Exactly how much help Dubai will need is an open question. It is notorious for
publishing economic indicators months or years late. Debt levels have long been a
mystery. In the prospectus for bonds issued in September 2020 it listed public debt at
124bn dirhams ($34bn), a modest 28% of GDP. That figure does not include a bunch of
government-related entities, however. Add them to the mix and Dubai’s debts are closer
to 77% of GDP, estimates Moody’s, a rating agency.


There will be renewed talk of merging Emirates and Etihad, the official airlines of Dubai
and Abu Dhabi. They operate from airports just 131km apart (a second Dubai airport,
now under construction, is closer still). A merger makes sense in an era of soft demand.
Etihad lost $870m in 2019; its numbers for 2020 look even worse. But combining the
two will be a hard sell, if only for reasons of prestige.

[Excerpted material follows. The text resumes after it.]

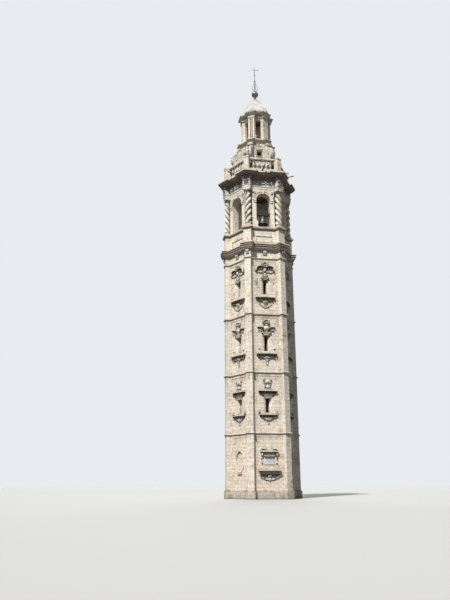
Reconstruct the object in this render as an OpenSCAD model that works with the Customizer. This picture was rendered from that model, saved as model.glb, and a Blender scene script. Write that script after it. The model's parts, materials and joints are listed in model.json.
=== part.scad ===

That will not be the only source of awkwardness. Abu Dhabi is investing heavily in
theme parks, a financial sector and a film industry—all of them in direct competition
with Dubai’s. Meanwhile the UAE’s increasingly assertive foreign policy, run from Abu
Dhabi, will rankle Dubai: tensions with Turkey and Iran are bad for business. Those
border checkpoints will come down in 2021. But the relationship between the two
emirates will be fraught for other reasons.